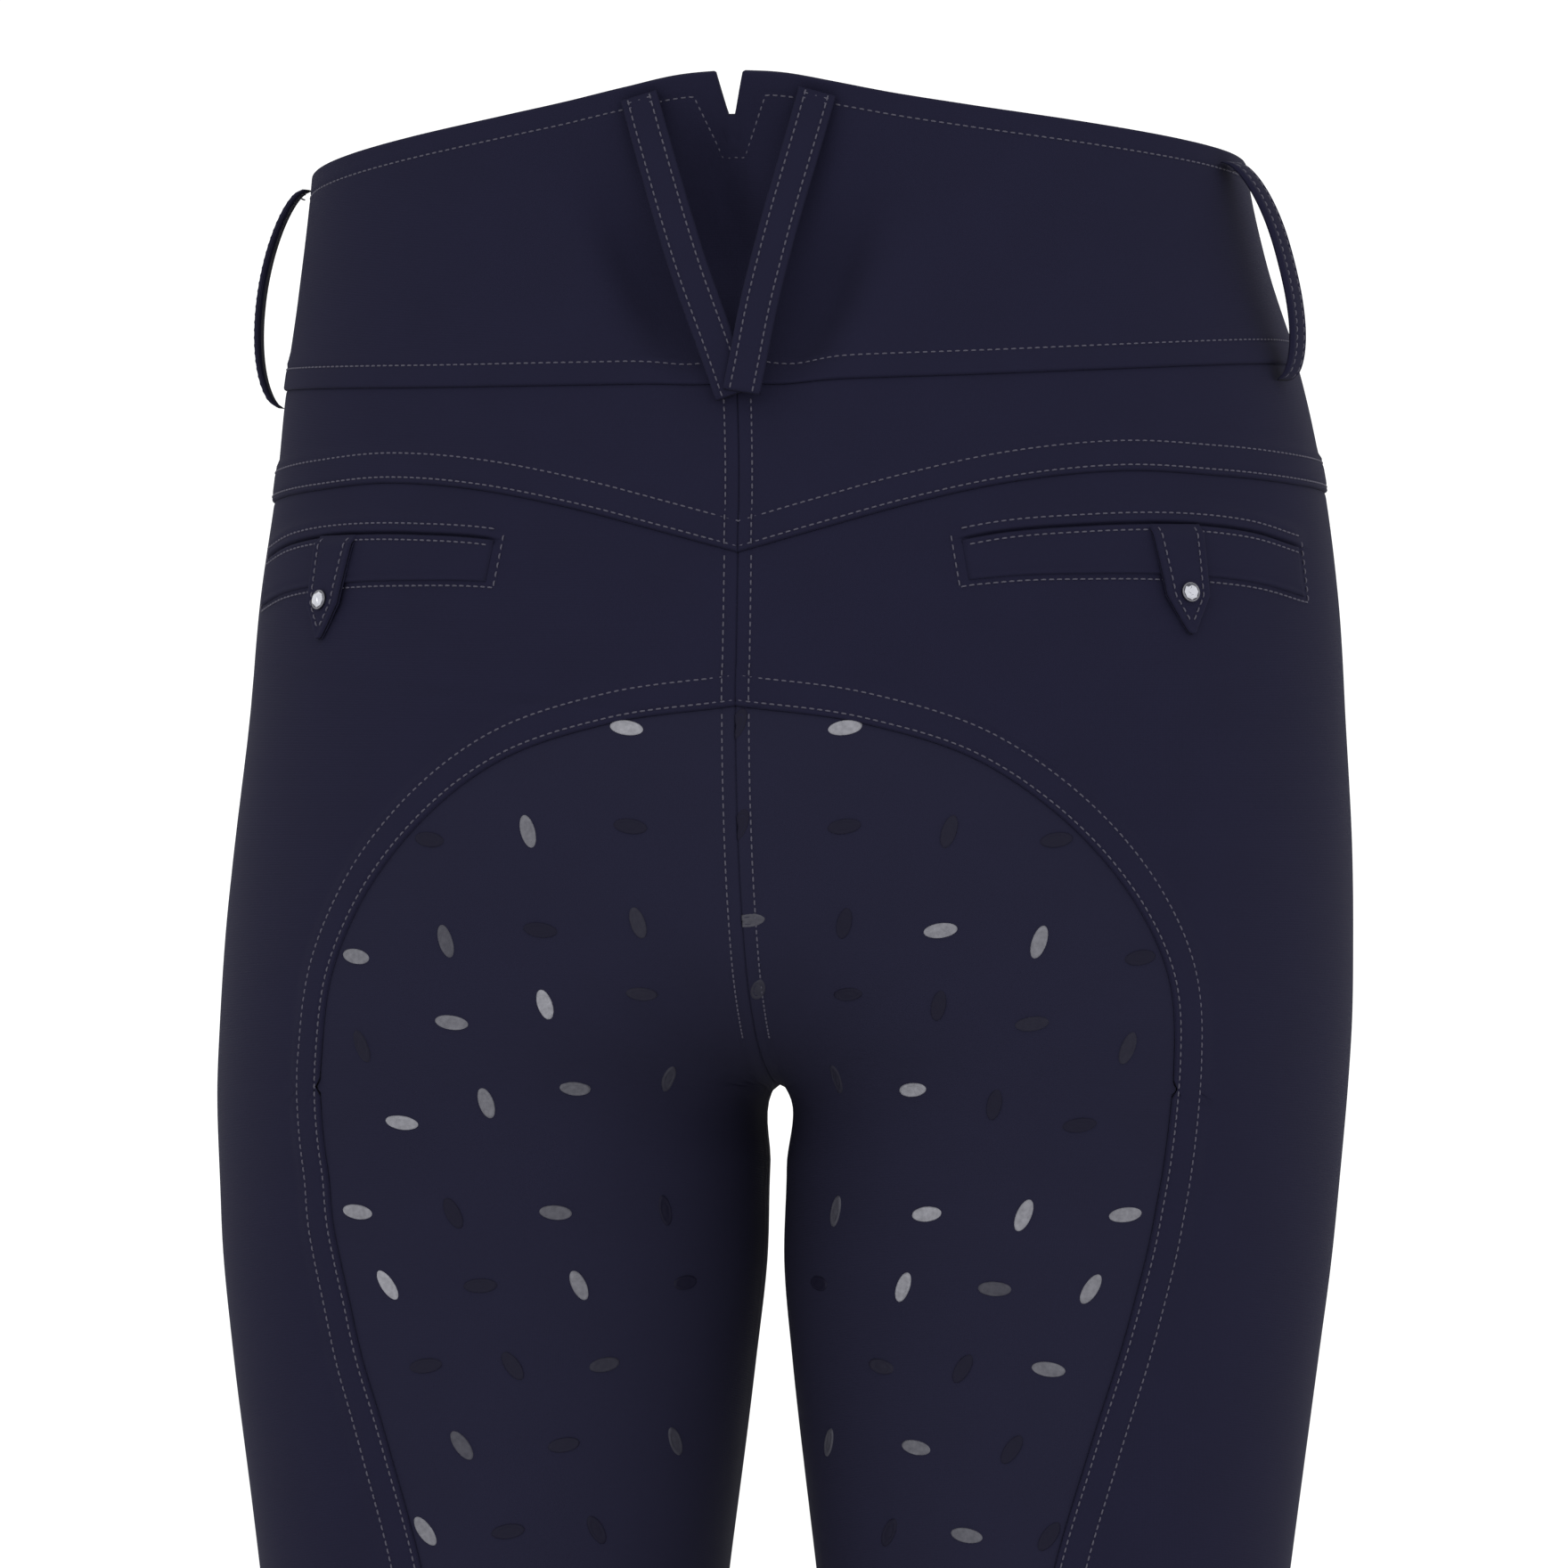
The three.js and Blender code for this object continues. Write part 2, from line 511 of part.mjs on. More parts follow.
for (const [word, side] of SIDES) {
  const under = [meshes["back_" + word], meshes["yoke_" + word]];
  const welt = [];
  for (let i = 0; i <= WELT.rows; i += 1) {
    welt.push([]);
    for (let j = 0; j <= WELT.columns; j += 1) {
      const f = WELT.from[word] + ((WELT.to - WELT.from[word]) * j) / WELT.columns;
      const z = weltTop(f) + ((weltLow(f) - weltTop(f)) * i) / WELT.rows;
      welt[i].push(dropOn(spot(side, uShare(f, z), z), under));
    }
  }
  meshes["pocket_welt_" + word] = add("pocket_welt_" + word, cloth(welt, LAY, LAY + WELT.thick), navy);

  const tab = [];
  const tabZ = [TAB.top, -86, -91.5, -97, TAB.shoulder, -106.5, -110, TAB.tip];
  tabZ.forEach((z) => {
    const down = Math.max(0, (TAB.shoulder - z) / (TAB.shoulder - TAB.tip));
    const slim = (TAB.top - z) / (TAB.top - TAB.shoulder);
    const half = down > 0 ? TAB.narrow * (1 - 0.93 * down) : TAB.half + (TAB.narrow - TAB.half) * slim;
    const middle = uShare(TAB_SHARE[word], z);
    const mm = 0.02 / place(side, middle + 0.01, z).distanceTo(place(side, middle - 0.01, z));
    const row = [-1, -0.5, 0, 0.5, 1].map((k) => {
      const g = dropOn(spot(side, middle + (k * half + slim * 0.6) * mm, z), under);
      g.low = TAB.over - 0.9 * smooth(down * 1.4);
      g.high = g.low + TAB.thick;
      return g;
    });
    tab.push(row);
  });
  meshes["pocket_tab_" + word] = add("pocket_tab_" + word, cloth(tab, 0, 1), navy);

  // A cut stone in a low setting: a ring of corners, a smaller ring and a flat top.
  const seat = dropOn(spot(side, uShare(TAB_SHARE[word] + 0.004, STUD.z), STUD.z), [meshes["pocket_tab_" + word]]);
  const across = new THREE.Vector3(0, 0, 1).cross(seat.n).normalize();
  const up = seat.n.clone().cross(across);
  const rings = [[0.3, STUD.radius * 0.9], [0.7, STUD.radius], [1.1, STUD.radius * 0.95], [STUD.high, STUD.radius * 0.5]];
  const corners = [];
  rings.forEach(([height, radius]) => {
    for (let k = 0; k < STUD.facets; k += 1) {
      const turn = (2 * Math.PI * k) / STUD.facets;
      corners.push(
        seat.p.clone()
          .addScaledVector(seat.n, height)
          .addScaledVector(across, radius * Math.cos(turn))
          .addScaledVector(up, radius * Math.sin(turn)),
      );
    }
  });
  add("stud_" + word, lathed(corners, rings.length, STUD.facets), metal);
}

// Joins rings of corners into a closed body with flat ends.
function lathed(corners, rings, count) {
  const faces = [];
  for (let i = 0; i + 1 < rings; i += 1) {
    for (let k = 0; k < count; k += 1) {
      const next = (k + 1) % count;
      const a = i * count + k;
      const b = i * count + next;
      faces.push(a, b, b + count, a, b + count, a + count);
    }
  }
  for (let k = 1; k + 1 < count; k += 1) {
    faces.push(0, k + 1, k);
    const top = (rings - 1) * count;
    faces.push(top, top + k, top + k + 1);
  }
  return solid(corners, faces);
}

// Belt loops. A ribbon follows a line down the band at a changing height over it.
function ribbon(name, count, half, thick, centre, height) {
  const grid = [];
  for (let i = 0; i <= count; i += 1) {
    const t = i / count;
    const g = centre(t);
    const next = centre(Math.min(1, t + 0.01)).p.sub(centre(Math.max(0, t - 0.01)).p);
    const across = next.cross(g.n).normalize();
    grid.push([-1, 0, 1].map((k) => {
      const p = g.p.clone().addScaledVector(across, k * half);
      return { p, n: g.n, low: height(t), high: height(t) + thick };
    }));
  }
  meshes[name] = add(name, cloth(grid, 0, thick), navy);
}
const SIDE_LOOP = { top: 33, low: -36, half: 5.2, thick: 2.2 };
const SIDE_LOOP_OFF = { left: 10.6, right: 12 };
const SIDE_LOOP_SHARE = { left: 0.87, right: 0.79 };
for (const [word, side] of SIDES) {
  const at = (t) => {
    const z = SIDE_LOOP.top + (SIDE_LOOP.low - SIDE_LOOP.top) * t;
    return spot(side, uShare(SIDE_LOOP_SHARE[word], z), z);
  };
  const height = (t) => 0.7 + SIDE_LOOP_OFF[word] * (4 * t * (1 - t)) ** 0.6;
  ribbon("loop_side_" + word, 16, SIDE_LOOP.half, SIDE_LOOP.thick, at, height);
}
const BACK_LOOP = { top: 55.5, low: -39, half: 6, thick: 1.8, topX: 28 };
const backLoops = { left: { lowX: -0.5, side: -1, raise: 0 }, right: { lowX: 2.2, side: 1, raise: 2.4 } };
for (const [word, loop] of Object.entries(backLoops)) {
  const at = (t) => {
    const z = BACK_LOOP.top + (BACK_LOOP.low - BACK_LOOP.top) * t;
    const x = loop.side * BACK_LOOP.topX + (loop.lowX - loop.side * BACK_LOOP.topX) * t;
    return spot(x < 0 ? -1 : 1, uAtX(Math.abs(x), z), z, true);
  };
  const height = (t) => 0.8 + 3.2 * Math.sin(Math.PI * t) + loop.raise * smooth((t - 0.5) / 0.3);
  ribbon("loop_back_" + word, 18, BACK_LOOP.half, BACK_LOOP.thick, at, height);
}

// The front closes with a plain fly flap and one waist button.
const FLY = { left: -5, right: 30, top: -38, low: -150, thick: 1, rows: 12 };
const frontU = (x, z) => {
  const r = ring(z);
  const far = Math.sqrt((x * x + Math.sqrt(x ** 4 + 4 * r.overFront ** 4)) / 2);
  const c = Math.min(1, Math.max(-1, (far - r.centre) / r.reach));
  return (2 * Math.PI + Math.acos(power(c, r.square / 2)) - r.first) / (r.last - r.first);
};
{
  const under = [meshes.front_left, meshes.front_right];
  const grid = [];
  for (let i = 0; i <= FLY.rows; i += 1) {
    const z = FLY.top + ((FLY.low - FLY.top) * i) / FLY.rows;
    const t = Math.max(0, (i - 7) / (FLY.rows - 7));
    const right = FLY.right - (FLY.right - 4) * (1 - Math.sqrt(1 - t * t * 0.999));
    grid.push(Array.from({ length: 5 }, (_, j) => {
      const x = FLY.left + ((right - FLY.left) * j) / 4;
      return dropOn(spot(x < 0 ? -1 : 1, frontU(Math.abs(x), z), z), under);
    }));
  }
  add("fly", cloth(grid, LAY, LAY + FLY.thick), navy);

  const g = dropOn(spot(1, 1, 0), [meshes.waistband_front_right]);
  const across = new THREE.Vector3(0, 0, 1).cross(g.n).normalize();
  const up = g.n.clone().cross(across);
  const rings = [[0.6, 7], [1.4, 7.5], [2.6, 7.5], [3.2, 6.8]];
  const corners = [];
  rings.forEach(([height, radius]) => {
    for (let k = 0; k < 20; k += 1) {
      const turn = (2 * Math.PI * k) / 20;
      corners.push(
        g.p.clone()
          .addScaledVector(g.n, height)
          .addScaledVector(across, radius * Math.cos(turn))
          .addScaledVector(up, radius * Math.sin(turn)),
      );
    }
  });
  add("waist_button", lathed(corners, rings.length, 20), metal);
}

export default breeches;
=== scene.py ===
"""Riding breeches seen from behind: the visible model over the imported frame.

Lengths are in millimetres until a mesh is written. +X is the right side as worn, +Y the front
and +Z up, and the origin is the centre of the waist opening.
"""

from __future__ import annotations

import logging
import math
from dataclasses import dataclass, field
from enum import Enum

import bpy
import numpy as np
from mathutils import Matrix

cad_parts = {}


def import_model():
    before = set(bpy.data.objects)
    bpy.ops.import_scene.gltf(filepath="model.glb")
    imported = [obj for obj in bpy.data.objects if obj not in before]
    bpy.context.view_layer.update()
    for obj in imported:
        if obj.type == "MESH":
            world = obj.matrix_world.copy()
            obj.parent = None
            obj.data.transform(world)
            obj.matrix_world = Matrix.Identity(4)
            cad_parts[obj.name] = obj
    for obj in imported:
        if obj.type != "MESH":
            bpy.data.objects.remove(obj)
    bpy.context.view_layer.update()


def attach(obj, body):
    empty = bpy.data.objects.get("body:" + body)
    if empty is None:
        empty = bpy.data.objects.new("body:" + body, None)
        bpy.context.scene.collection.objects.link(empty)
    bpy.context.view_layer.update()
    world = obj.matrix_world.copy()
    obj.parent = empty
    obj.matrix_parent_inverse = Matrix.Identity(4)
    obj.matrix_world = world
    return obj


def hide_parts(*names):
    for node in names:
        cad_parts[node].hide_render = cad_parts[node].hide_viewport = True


LOG = logging.getLogger("breeches")
MM = 0.001
CLOTH = 1.2  # wall of a softshell panel
BAND = 2.4  # the waistband is the cloth doubled
HEM = -945.0
CROTCH_Z = -254.0
STRAP_ROW = 2.4  # distance of a belt loop's stitch rows from its edges
SIDE_TURN = 0.15  # the side seam sits this far forward of the widest point, in radians

# Cross-sections from the ankle to the top edge. outer and inner are the widest and the innermost
# x of one half, back and front its y limits and mid the y of its widest point. square is the
# superellipse power. over_b and over_f bridge the valley between the halves. sway, turn (degrees)
# and tip lean the hips as they are worn.
LEVEL_NAMES = (
    "z", "outer", "inner", "back", "front", "mid", "square", "over_b", "over_f", "sway", "turn", "tip",
)
LEVELS = (
    (-950, 127.5, 52.5, -54, 19, -17, 2, 0, 0, 0, 0, 0),
    (-900, 128, 52, -55, 21, -17, 2, 0, 0, 0, 0, 0),
    (-850, 132, 48, -61, 26, -18, 2, 0, 0, 0, 0, 0),
    (-780, 141, 40, -71, 35, -18, 2, 0, 0, 0, 0, 0),
    (-710, 146, 34, -76, 43, -16, 2, 0, 0, 0, 0, 0),
    (-650, 143, 36, -68, 50, -9, 2, 0, 0, 0, 0, 0),
    (-600, 144, 35, -63, 57, -4, 2, 0, 0, 0, 0, 0),
    (-550, 147, 32, -67, 60, -5, 2, 0, 0, 0, 0, 0),
    (-480, 155, 24, -77, 66, -7, 2, 0, 0, 0, 0, 0),
    (-408, 164, 15, -86, 73, -8, 2, 0, 0, 0, 1, 0),
    (-340, 172.5, 6.5, -95, 80, -9, 2, 0, 0, 0.5, 1.6, 0),
    (-310, 176, 3.5, -101, 84, -10, 2, 0, 0, 1, 1.9, 0),
    (-280, 178, 3.5, -108, 88, -11, 2, 1.5, 1.5, 2, 2.2, 0),
    (-254, 179.3, 2.5, -117, 92, -12, 2, 2.5, 2.5, 3, 2.4, 0),
    (-235, 179.5, -16, -125, 96, -12, 2, 11, 16, 4, 2.6, 0),
    (-210, 179, -44, -132, 100, -11, 2, 24, 36, 5, 2.5, 0),
    (-180, 177.5, -80, -135, 104, -10, 2.05, 30, 50, 6.5, 1.7, 0),
    (-140, 174.5, -125, -131, 107, -8, 2.1, 26, 50, 7.5, 0.7, 0),
    (-100, 171.5, -160, -122, 108, -5, 2.15, 15, 30, 7.5, 0.3, 1),
    (-60, 166, -165, -113, 106, -2, 2.2, 5, 5, 7, 0, 2),
    (-35, 162, -162, -106, 103, 0, 2.25, 0, 0, 5, 0, 3),
    (0, 154, -154, -97, 99, 0, 2.25, 0, 0, 1.5, 0, 4.5),
    (40, 148, -148, -90, 93, 0, 2.25, 0, 0, 0, 0, 2.6),
    (80, 147, -147, -91, 93, 0, 2.25, 0, 0, 0, 0, 2.2),
)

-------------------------

_Job_: Reproduce verbatim only this range: the first line of the material through the line that contains "0, 1), navy);", inclusive.

_Response to the task_:
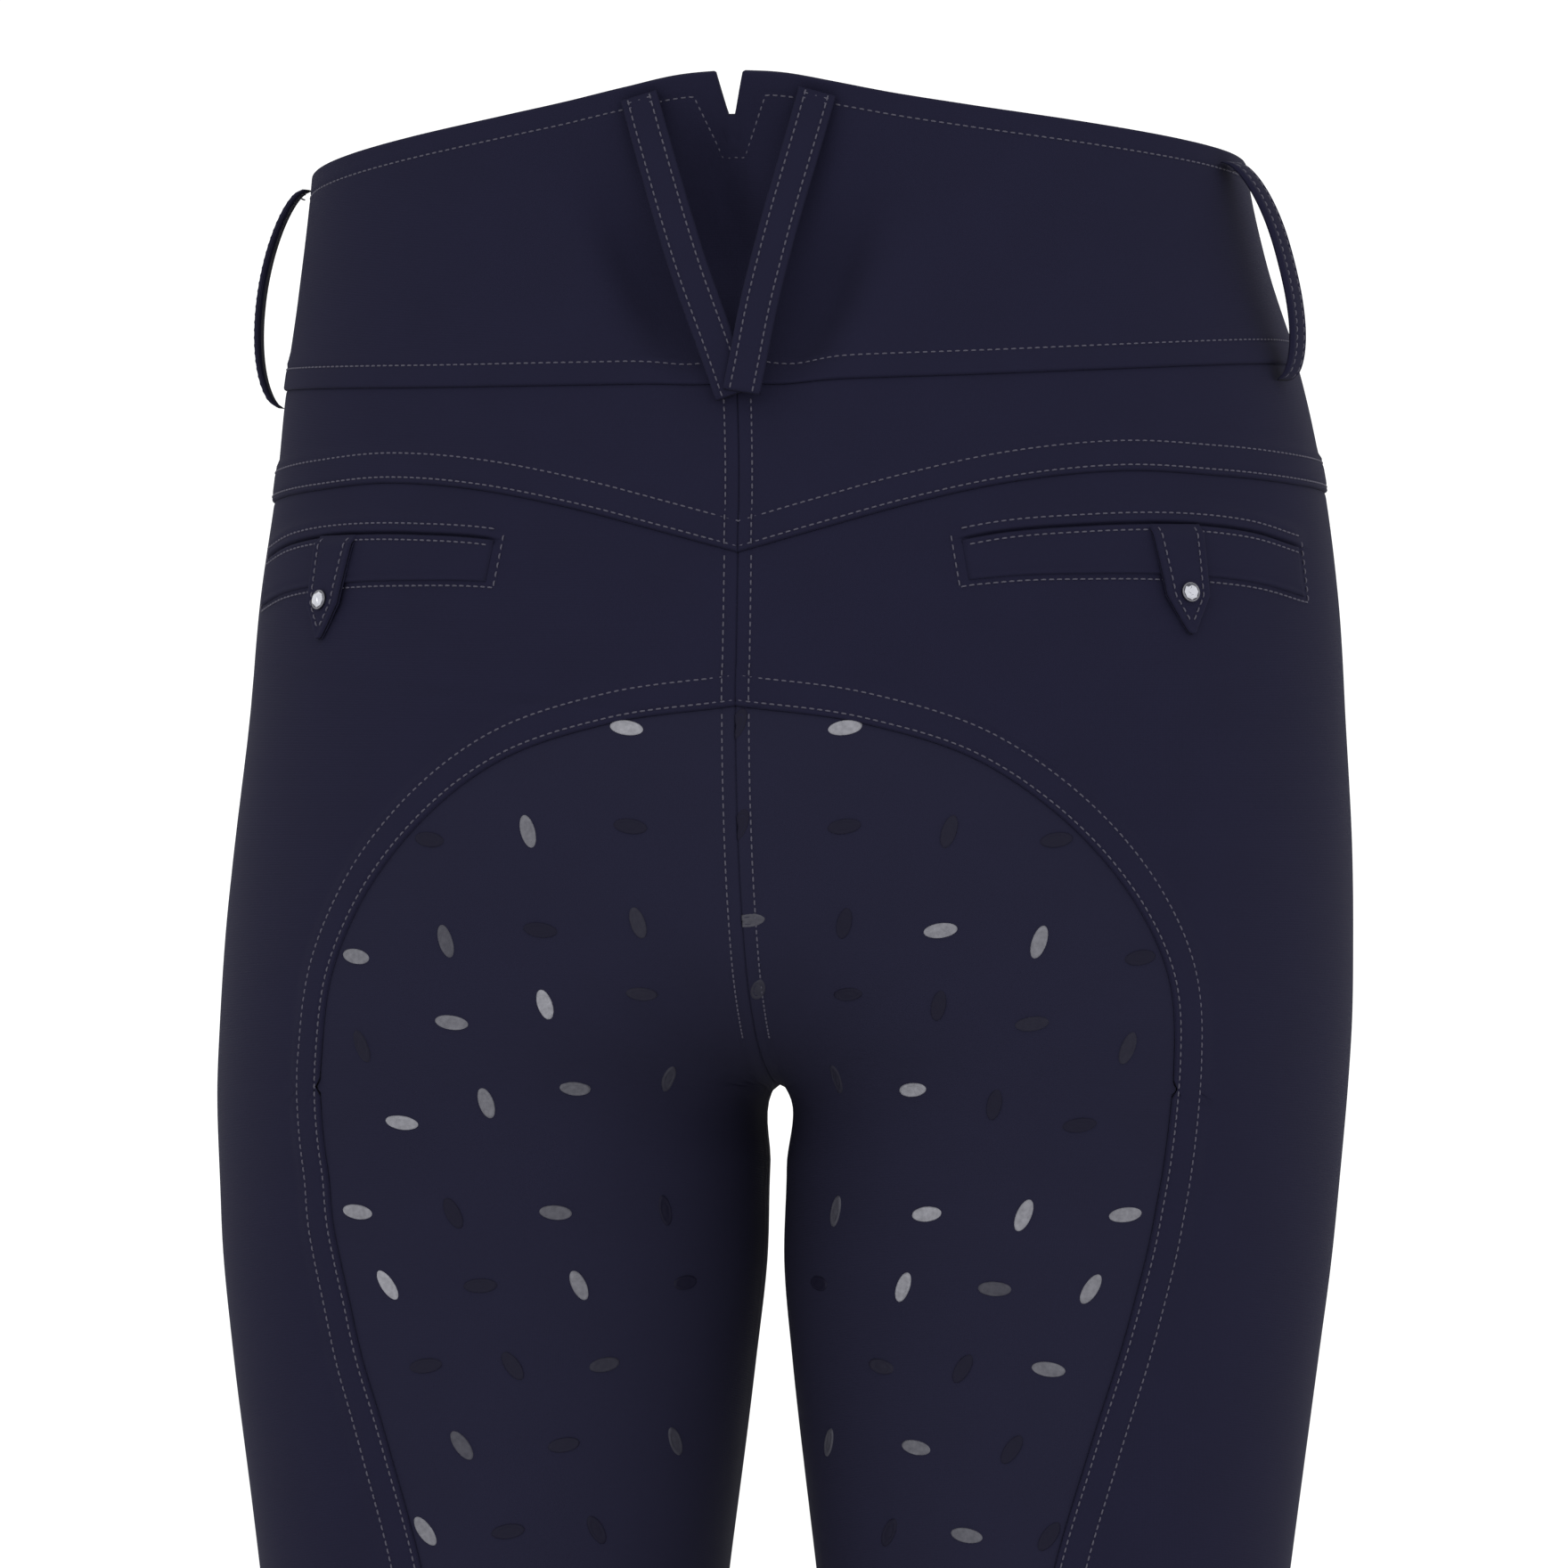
The three.js and Blender code for this object continues. Write part 2, from line 511 of part.mjs on. More parts follow.
for (const [word, side] of SIDES) {
  const under = [meshes["back_" + word], meshes["yoke_" + word]];
  const welt = [];
  for (let i = 0; i <= WELT.rows; i += 1) {
    welt.push([]);
    for (let j = 0; j <= WELT.columns; j += 1) {
      const f = WELT.from[word] + ((WELT.to - WELT.from[word]) * j) / WELT.columns;
      const z = weltTop(f) + ((weltLow(f) - weltTop(f)) * i) / WELT.rows;
      welt[i].push(dropOn(spot(side, uShare(f, z), z), under));
    }
  }
  meshes["pocket_welt_" + word] = add("pocket_welt_" + word, cloth(welt, LAY, LAY + WELT.thick), navy);

  const tab = [];
  const tabZ = [TAB.top, -86, -91.5, -97, TAB.shoulder, -106.5, -110, TAB.tip];
  tabZ.forEach((z) => {
    const down = Math.max(0, (TAB.shoulder - z) / (TAB.shoulder - TAB.tip));
    const slim = (TAB.top - z) / (TAB.top - TAB.shoulder);
    const half = down > 0 ? TAB.narrow * (1 - 0.93 * down) : TAB.half + (TAB.narrow - TAB.half) * slim;
    const middle = uShare(TAB_SHARE[word], z);
    const mm = 0.02 / place(side, middle + 0.01, z).distanceTo(place(side, middle - 0.01, z));
    const row = [-1, -0.5, 0, 0.5, 1].map((k) => {
      const g = dropOn(spot(side, middle + (k * half + slim * 0.6) * mm, z), under);
      g.low = TAB.over - 0.9 * smooth(down * 1.4);
      g.high = g.low + TAB.thick;
      return g;
    });
    tab.push(row);
  });
  meshes["pocket_tab_" + word] = add("pocket_tab_" + word, cloth(tab, 0, 1), navy);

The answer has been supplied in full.